2. The Interest Rate Time Bomb
Many buyers who locked in rates at 1.65% a few years ago will face a rude awakening when their 10-year fixed term ends. With current rates hovering around 4% for 10-year fixed mortgages, monthly payments could jump by hundreds of euros. Renters face annual increases, sure, but they’re predictable and capped.
3. The OZB and Tax Surprise
Homeowners pay onroerendezaakbelasting (property tax) based on the WOZ-waarde (municipal property valuation), which has skyrocketed. Your tax bill can jump 20% year-over-year with no warning. And let’s not forget the forfaitaire waarde (imputed rental income) that gets added to your taxable income.
4. The Illiquidity Premium
That overwaarde (home equity) you’re building? It’s trapped. Liquidity constraints tied to home equity mean you can’t access it without selling or taking on expensive loans. Renters keep their excess cash liquid and investable.

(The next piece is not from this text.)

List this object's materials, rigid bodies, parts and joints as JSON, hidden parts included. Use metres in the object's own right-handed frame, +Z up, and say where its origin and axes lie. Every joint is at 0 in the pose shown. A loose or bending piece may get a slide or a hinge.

The Flexibility Premium: What Renting Actually Buys You
Career Acceleration
That job offer in Eindhoven’s tech hub or Rotterdam’s port sector? Renters can move in 30 days. Homeowners face a 3-6 month selling process, plus the 6% makelaarscourtage (real estate agent fee) and 2% overdrachtsbelasting (transfer tax). A €400,000 sale means €32,000 in transaction costs alone.
Relationship Agility
The Dutch are partnering later and more cautiously. Buying together when you’re not married or registered partners creates a legal nightmare if things go south. Renting lets you test compatibility without a notaris (notary) getting involved.
Market Timing
With economists warning of potential price corrections and mortgage rates expected to fluctuate between 3.5% and 4.7%, renters can wait for favorable conditions. Buyers are locked in, hoping their property value doesn’t drop.
When Buying Actually Makes Sense (And When It Doesn’t)

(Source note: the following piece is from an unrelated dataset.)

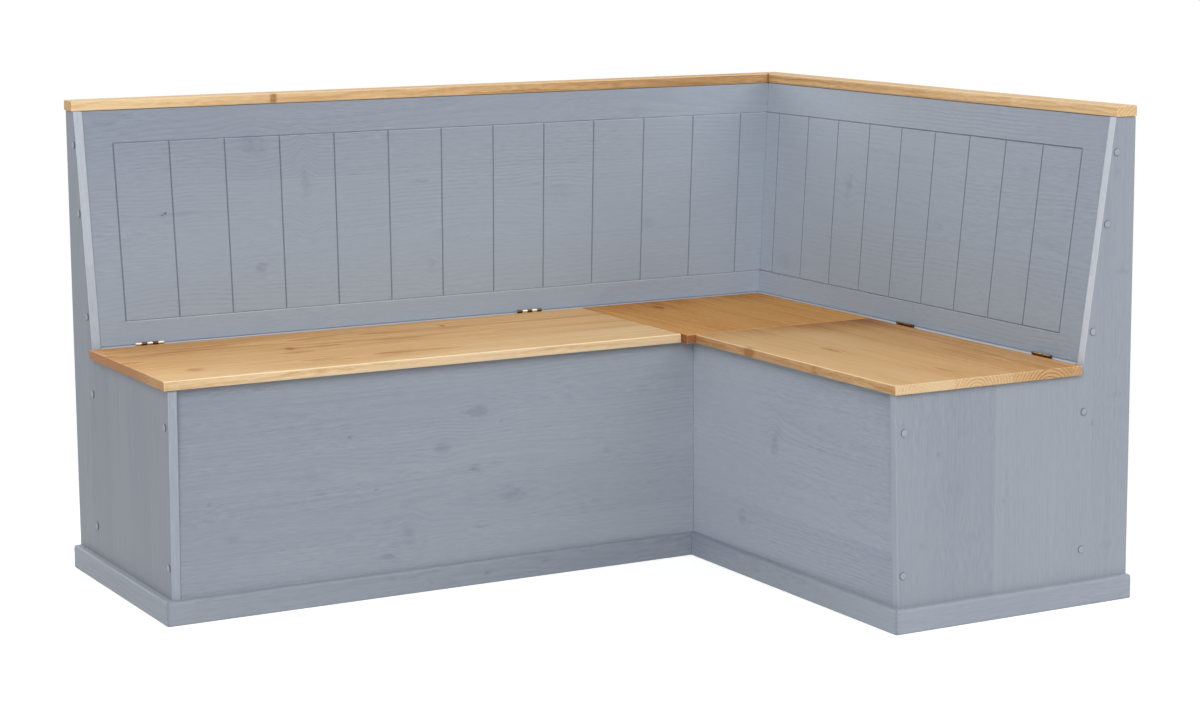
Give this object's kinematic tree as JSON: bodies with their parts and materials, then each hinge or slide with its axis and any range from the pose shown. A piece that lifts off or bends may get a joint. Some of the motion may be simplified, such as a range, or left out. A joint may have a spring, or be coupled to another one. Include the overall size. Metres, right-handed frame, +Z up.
{
  "type": "corner storage bench",
  "caption": "L-shaped corner bench for a room's corner: two chests with hinged seat lids meet at a fixed corner seat under leaning matchboard backrests with cap rails.",
  "frame": {"origin": "on the floor, under the middle of the bench's bounding box", "axes": "+X from the long wing's end towards the room's corner, +Y from the short wing's end towards the corner, so the walls stand at +X and +Y; +Z up"},
  "size_m": [1.628, 1.244, 0.92],
  "materials": {
    "painted_wood": "satin blue-grey paint over planed pine boards",
    "oiled_pine": "honey oiled knotty pine, satin",
    "raw_pine": "unfinished planed pine",
    "hinge_steel": "brass-toned plated steel"
  },
  "bodies": {
    "carcass": {"end_panel_left": "painted_wood", "backrest_long": "painted_wood", "cap_rail_long": "oiled_pine", "rear_wall_long": "painted_wood", "front_panel_long": "painted_wood", "partition_long": "raw_pine", "floor_cleat_rear_long": "raw_pine", "floor_cleat_front_long": "raw_pine", "lid_rest_cleat_long": "raw_pine", "corner_seat_cleat_long": "raw_pine", "chest_floor_long": "raw_pine", "plinth_front_long": "painted_wood", "plinth_left": "painted_wood", "hinge_wall_leaf_long_1": "hinge_steel", "hinge_pin_long_1": "hinge_steel", "hinge_wall_leaf_long_2": "hinge_steel", "hinge_pin_long_2": "hinge_steel", "screw_cap_left_1": "painted_wood", "screw_cap_left_2": "painted_wood", "screw_cap_left_3": "painted_wood", "screw_cap_left_4": "painted_wood", "screw_cap_left_5": "painted_wood", "screw_cap_left_6": "painted_wood", "screw_cap_left_7": "painted_wood", "end_panel_right": "painted_wood", "backrest_short": "painted_wood", "cap_rail_short": "oiled_pine", "rear_wall_short": "painted_wood", "front_panel_short": "painted_wood", "partition_short": "raw_pine", "floor_cleat_rear_short": "raw_pine", "floor_cleat_front_short": "raw_pine", "lid_rest_cleat_short": "raw_pine", "corner_seat_cleat_short": "raw_pine", "chest_floor_short": "raw_pine", "plinth_front_short": "painted_wood", "plinth_right": "painted_wood", "hinge_wall_leaf_short_1": "hinge_steel", "hinge_pin_short_1": "hinge_steel", "hinge_wall_leaf_short_2": "hinge_steel", "hinge_pin_short_2": "hinge_steel", "screw_cap_right_1": "painted_wood", "screw_cap_right_2": "painted_wood", "screw_cap_right_3": "painted_wood", "screw_cap_right_4": "painted_wood", "screw_cap_right_5": "painted_wood", "screw_cap_right_6": "painted_wood", "screw_cap_right_7": "painted_wood", "corner_seat": "oiled_pine"},
    "lid_long": {"seat_lid_long": "oiled_pine", "lid_batten_long_1": "raw_pine", "lid_batten_long_2": "raw_pine", "hinge_lid_leaf_long_1": "hinge_steel", "hinge_lid_leaf_long_2": "hinge_steel"},
    "lid_short": {"seat_lid_short": "oiled_pine", "lid_batten_short_1": "raw_pine", "lid_batten_short_2": "raw_pine", "hinge_lid_leaf_short_1": "hinge_steel", "hinge_lid_leaf_short_2": "hinge_steel"}
  },
  "joints": [
    {"name": "lid_long_hinge", "type": "hinge", "parent": "carcass", "child": "lid_long", "pos_m": [-0.27475, 0.5035, 0.453], "axis": [-1, 0, 0], "range_deg": [0, 98]},
    {"name": "lid_short_hinge", "type": "hinge", "parent": "carcass", "child": "lid_short", "pos_m": [0.6955, -0.27475, 0.453], "axis": [0, 1, 0], "range_deg": [0, 98]}
  ]
}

The math changes dramatically if you stay put for 15+ years. Long-term homeowners benefit from stable payments while rents index upward, and they build substantial equity. But here’s the catch: Dutch millennials and Gen Z change jobs every 3-5 years on average. The traditional “buy and stay forever” model doesn’t match modern career trajectories.
Buying makes sense if:
- You’re certain you’ll stay 15+ years
- You have a 20% down payment plus €35,000 in reserves (mandatory savings reserves for buyers)
- Your income is stable and partnership secure
- You can handle a 2-3% interest rate increase at renewal
Renting wins if:
- You’re under 35 with an uncertain career path
- You value mobility and optionality
- You can invest the difference in global index funds (historically 7-8% returns vs. 4-5% housing appreciation)

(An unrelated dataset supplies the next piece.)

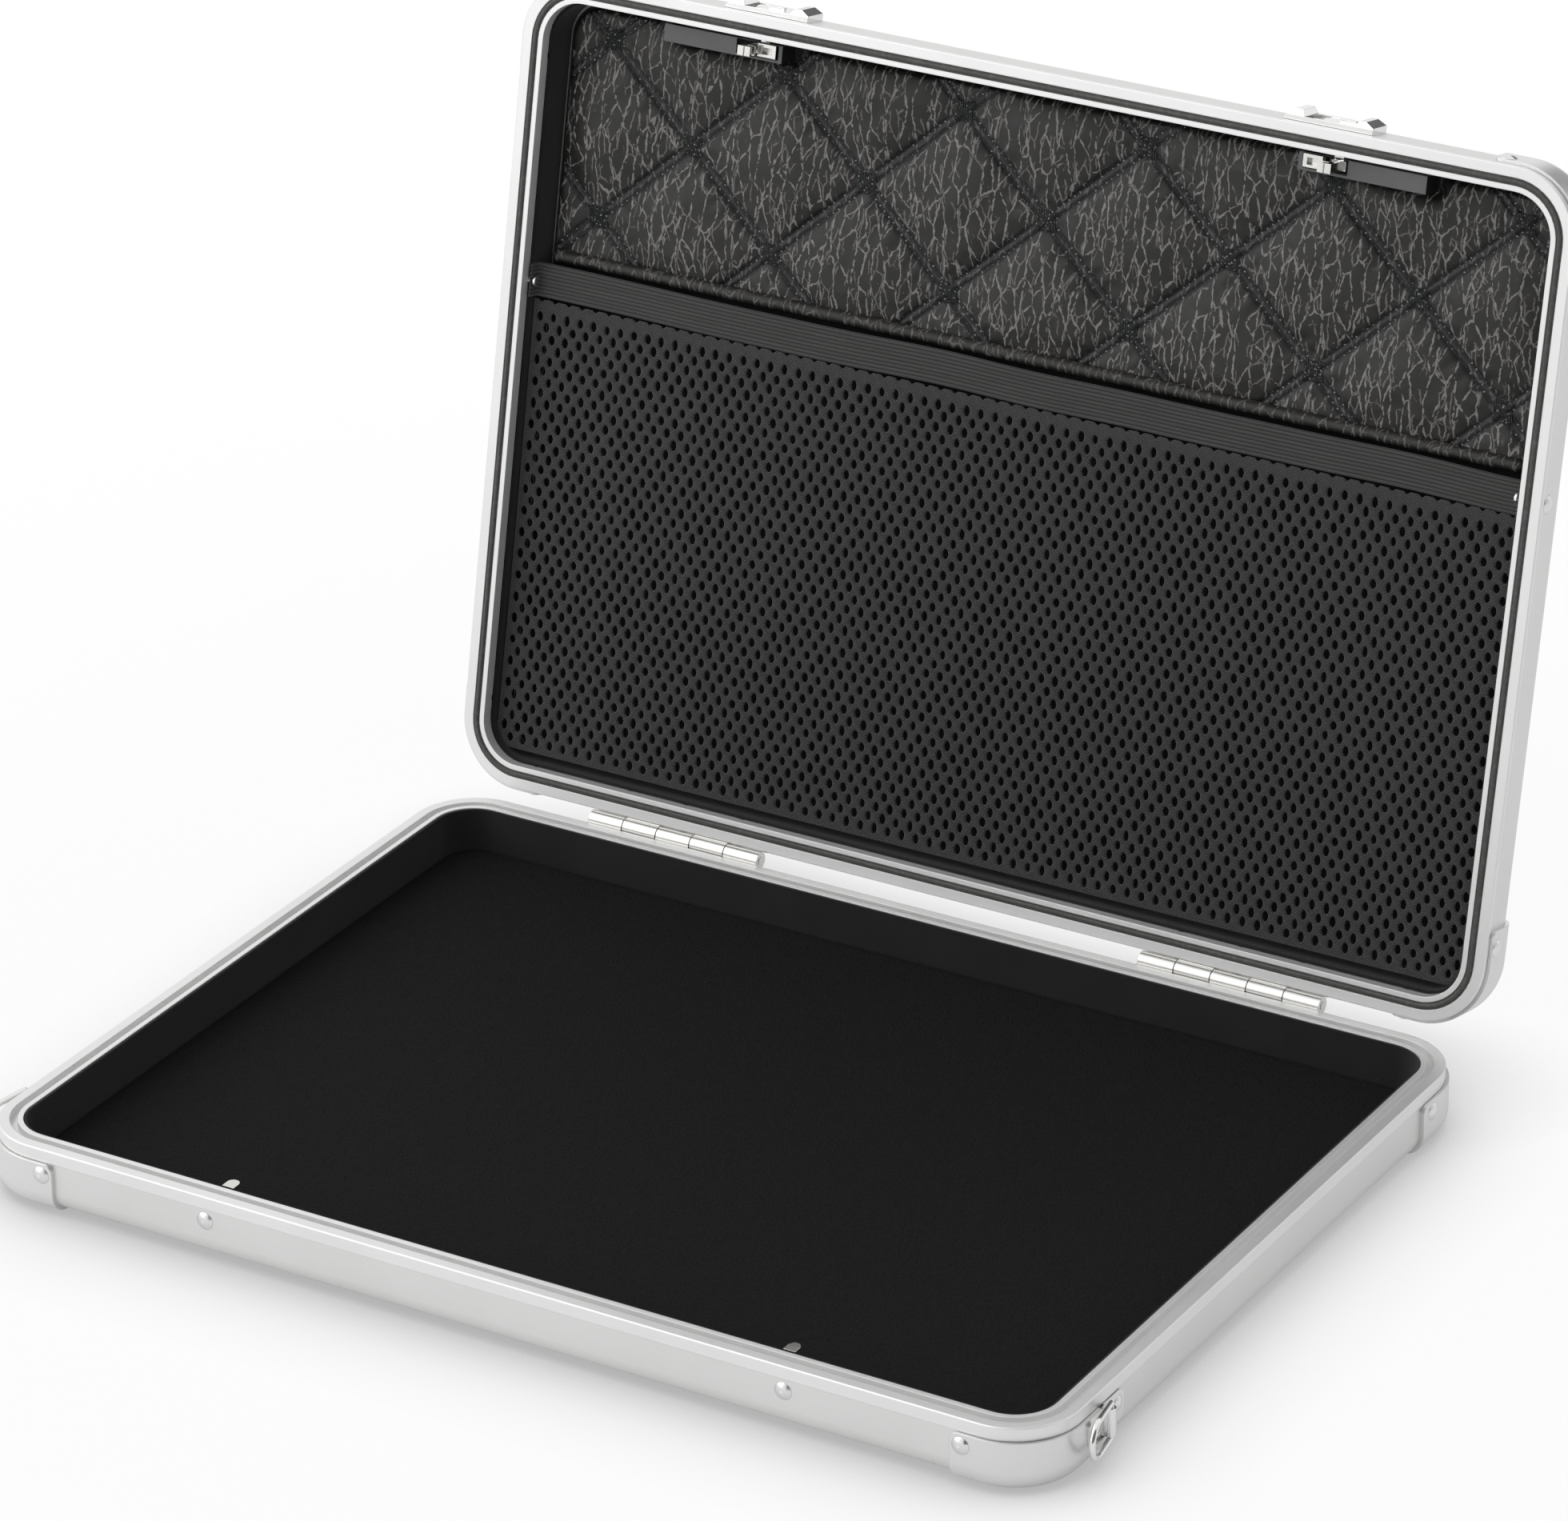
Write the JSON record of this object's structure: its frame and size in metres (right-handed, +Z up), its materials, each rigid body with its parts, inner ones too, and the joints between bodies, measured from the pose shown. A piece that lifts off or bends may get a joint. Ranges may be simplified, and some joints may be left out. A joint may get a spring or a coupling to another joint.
{
  "type": "laptop hard case",
  "caption": "Slim aluminium laptop hard case standing open: hinged lid leaning on its stops, sliding latches, quilted lid panel, net pocket and swinging D rings.",
  "frame": {"origin": "bottom centre of the box round the open case: between the ends of the case across, on the plane of the caps' undersides", "axes": "+X right along the front edge, +Y from the front to the hinge side, +Z up"},
  "size_m": [0.3614, 0.3252, 0.2731],
  "materials": {
    "satin_aluminium": "fine satin, clear anodised",
    "rivet_metal": "smooth, semi-bright",
    "bright_plate": "polished nickel chrome",
    "nickel_steel": "bright nickel plate, fine brushed",
    "seal_rubber": "matte",
    "flock": "short black flock",
    "foam": "black foam, matte",
    "quilt_leatherette": "black leatherette with fine pale creases",
    "elastic": "ribbed black elastic",
    "net": "fine black net",
    "cover_plastic": "dark grey, matte"
  },
  "bodies": {
    "base": {"base_shell": "satin_aluminium", "base_frame": "satin_aluminium", "base_cap_fl": "satin_aluminium", "base_cap_fr": "satin_aluminium", "base_cap_rl": "satin_aluminium", "base_cap_rr": "satin_aluminium", "base_cap_rivets": "rivet_metal", "base_lining": "flock", "base_pad": "foam", "strike_left": "nickel_steel", "strike_right": "nickel_steel", "strike_rivets": "rivet_metal", "ring_bracket_left": "bright_plate", "ring_bracket_right": "bright_plate", "bracket_rivets": "rivet_metal", "hinge_base_left": "nickel_steel", "hinge_base_right": "nickel_steel", "hinge_pin_left": "nickel_steel", "hinge_pin_right": "nickel_steel", "hinge_base_rivets": "rivet_metal"},
    "lid": {"lid_shell": "satin_aluminium", "lid_frame": "satin_aluminium", "lid_seal": "seal_rubber", "lid_cap_fl": "satin_aluminium", "lid_cap_fr": "satin_aluminium", "lid_cap_rl": "satin_aluminium", "lid_cap_rr": "satin_aluminium", "lid_cap_rivets": "rivet_metal", "lid_lining": "flock", "lid_board": "flock", "lid_quilt": "quilt_leatherette", "lid_band": "elastic", "band_rivets": "rivet_metal", "lid_mesh": "net", "latch_plate_left": "bright_plate", "latch_plate_right": "bright_plate", "latch_screws": "nickel_steel", "latch_guide_left": "nickel_steel", "latch_guide_right": "nickel_steel", "latch_cover_left": "cover_plastic", "latch_cover_right": "cover_plastic", "hinge_lid_left": "nickel_steel", "hinge_lid_right": "nickel_steel", "hinge_lid_rivets": "rivet_metal"},
    "ring_right": {"ring_right": "bright_plate"},
    "ring_left": {"ring_left": "bright_plate"},
    "latch_right": {"latch_slide_right": "bright_plate", "latch_bolt_right": "nickel_steel"},
    "latch_left": {"latch_slide_left": "bright_plate", "latch_bolt_left": "nickel_steel"}
  },
  "joints": [
    {"name": "lid_hinge", "type": "hinge", "parent": "base", "child": "lid", "pos_m": [0, 0.09431, 0.02085], "axis": [1, 0, 0], "range_deg": [0, 101.8]},
    {"name": "ring_right_swing", "type": "hinge", "parent": "base", "child": "ring_right", "pos_m": [0.1773, -0.12989, 0.0124], "axis": [0, 0, 1], "range_deg": [-9, 170]},
    {"name": "ring_left_swing", "type": "hinge", "parent": "base", "child": "ring_left", "pos_m": [-0.1773, -0.12989, 0.0124], "axis": [0, 0, -1], "range_deg": [-9, 170]},
    {"name": "latch_right_slide", "type": "slide", "parent": "lid", "child": "latch_right", "axis": [-1, 0, 0], "range_m": [0, 0.0032]},
    {"name": "latch_left_slide", "type": "slide", "parent": "lid", "child": "latch_left", "axis": [1, 0, 0], "range_m": [0, 0.0032]}
  ]
}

- You want to avoid the complex long-distance mortgage scenarios that come with modern relationships
The Mortgage Rate Reality Check
Current rates show why timing matters. A €350,000 mortgage at 1.65% costs €1,430 monthly. At 4.05% (30-year fixed without NHG), that’s €1,675, a €245 monthly increase. Over 30 years, that’s €88,200 extra.
But here’s the kicker: many buyers in 2025 are stretching to their maximum loan-to-income ratio. When rates rise at renewal, they can’t afford the higher payments. The Nationale Hypotheek Garantie (National Mortgage Guarantee) helps, but it doesn’t eliminate the risk, it just shifts it to the taxpayer.
Renters, meanwhile, know their annual increase will be capped at inflation plus a small percentage. Predictable beats volatile every time when you’re budgeting.
The Wealth-Building Alternative
The Dutch obsession with property as the only wealth-building tool ignores reality. Alternative wealth building strategies beyond property show that investing the monthly savings from renting can outperform homeownership.
Consider this: renting saves you the 6% buyer costs, annual maintenance (1-2% of property value), and property taxes. On a €400,000 property, that’s €24,000 in transaction costs plus €4,000-8,000 annually. Invest that in a low-cost index fund, and you might actually come out ahead, without the concentration risk of having 80% of your net worth in a single asset.
The Cultural Pressure Problem
Let’s address the elephant in the room: much of the Dutch homeownership push isn’t financial, it’s social. Non-financial pressures driving homeownership create a psychological trap where renting feels like failure, even when it’s the smarter choice.
Your colleague bought a €600,000 house in Amsterdam’s Grachtengordel (canal belt)? Good for them. They also took on €2,800 monthly payments, €600 in maintenance, and the stress of a 30-year commitment. Meanwhile, your €1,500 rent in Utrecht leaves you €1,900 monthly to invest, travel, or start a business.
The Bottom Line: A New Housing Framework
The ABN AMRO research, for all its shock value, actually understates the case for renting because it focuses on monthly payment ratios rather than total financial picture. Young buyers face:
– Higher risk concentration
– Lower liquidity
– Greater transaction costs
– More unpredictable expenses
– Reduced career flexibility
Renting isn’t “throwing money away”, it’s buying optionality, mobility, and peace of mind in an overheated market. The real waste is locking yourself into a 30-year financial commitment because a 1950s social norm says you should.
Before you sign that koopovereenkomst (purchase agreement), run the numbers honestly. Factor in maintenance, taxes, transaction costs, and the opportunity cost of your down payment. Then ask yourself: what am I really buying here? A home, or a financial anchor?
For most Dutch professionals under 40, the answer should be a rental contract and a well-diversified investment portfolio. The myth is dead. Long live flexible housing.